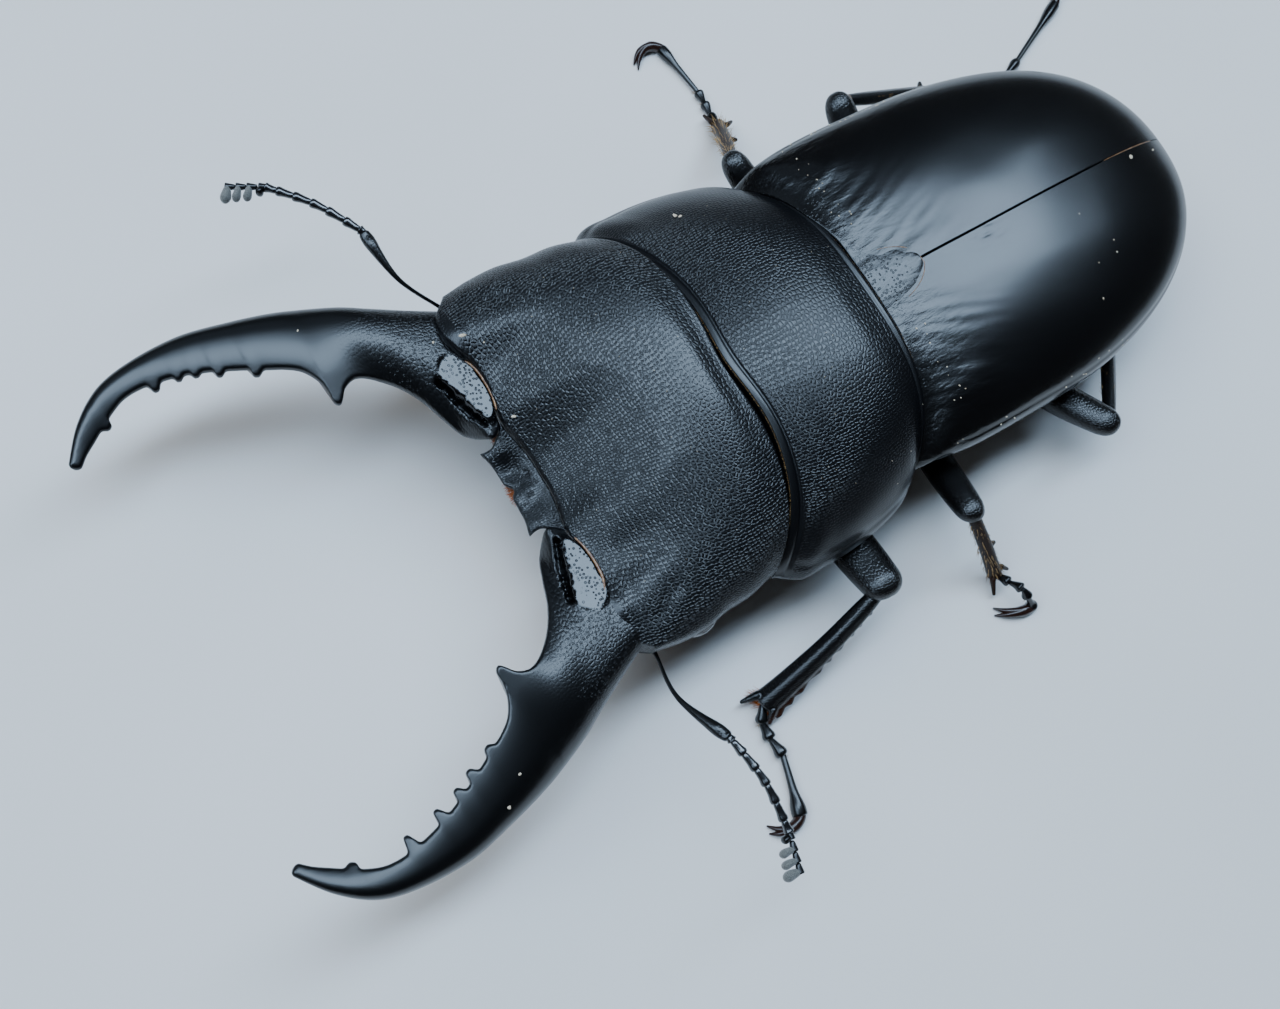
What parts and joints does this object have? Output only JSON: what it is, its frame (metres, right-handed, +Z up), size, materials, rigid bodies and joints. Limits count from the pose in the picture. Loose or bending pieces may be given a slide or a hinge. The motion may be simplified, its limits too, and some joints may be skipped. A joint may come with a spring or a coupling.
{
  "type": "stag beetle",
  "caption": "Giant stag beetle, a large-jawed male at life size: flat black body, long curved toothed jaws held open, legs spread, standing still.",
  "frame": {"origin": "bottom centre of the beetle's bounding box, on the ground under its feet", "axes": "+X to the beetle's own left, +Y backwards along the body from jaws to tail, +Z up"},
  "size_m": [0.0758, 0.1174, 0.017],
  "materials": {
    "shell": "satin black, finely grained",
    "gloss": "glossy black, finely wrinkled near the shoulders",
    "horn": "satin black jaw, polished at the base",
    "limb": "polished black leg and feeler",
    "brown": "dark brown, hairy shin and mouth feeler",
    "eye": "dark red-brown facets under a clear skin",
    "club": "grey velvet of the feeler's club"
  },
  "bodies": {
    "root": {"pronotum": "shell", "head": "shell", "eye_left": "eye", "eye_right": "eye", "mandible_left": "horn", "mandible_right": "horn", "labrum": "shell", "mentum": "shell", "palp_outer_left": "brown", "palp_inner_left": "brown", "palp_outer_right": "brown", "palp_inner_right": "brown", "scutellum": "gloss", "elytron_left": "gloss", "elytron_right": "gloss", "fore_left_coxa": "limb", "fore_left_femur": "limb", "fore_left_tibia": "limb", "fore_left_tarsus": "limb", "fore_left_claws": "limb", "fore_right_coxa": "limb", "fore_right_femur": "limb", "fore_right_tibia": "limb", "fore_right_tarsus": "limb", "fore_right_claws": "limb", "mid_left_coxa": "limb", "mid_left_femur": "limb", "mid_left_tibia": "brown", "mid_left_tarsus": "limb", "mid_left_claws": "limb", "mid_right_coxa": "limb", "mid_right_femur": "limb", "mid_right_tibia": "brown", "mid_right_tarsus": "limb", "mid_right_claws": "limb", "hind_left_coxa": "limb", "hind_left_femur": "limb", "hind_left_tibia": "limb", "hind_left_tarsus": "limb", "hind_left_claws": "limb", "hind_right_coxa": "limb", "hind_right_femur": "limb", "hind_right_tibia": "limb", "hind_right_tarsus": "limb", "hind_right_claws": "limb", "prosternum": "shell", "metasternum": "shell", "abdomen": "shell", "antenna_scape_left": "limb", "antenna_lash_left": "limb", "antenna_club_left": "club", "antenna_scape_right": "limb", "antenna_lash_right": "limb", "antenna_club_right": "club"}
  },
  "joints": []
}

■ Stated exercise
Which lines above contain "from"? Show each of them.

■ Task solution
What parts and joints does this object have? Output only JSON: what it is, its frame (metres, right-handed, +Z up), size, materials, rigid bodies and joints. Limits count from the pose in the picture. Loose or bending pieces may be given a slide or a hinge. The motion may be simplified, its limits too, and some joints may be skipped. A joint may come with a spring or a coupling.
  "frame": {"origin": "bottom centre of the beetle's bounding box, on the ground under its feet", "axes": "+X to the beetle's own left, +Y backwards along the body from jaws to tail, +Z up"},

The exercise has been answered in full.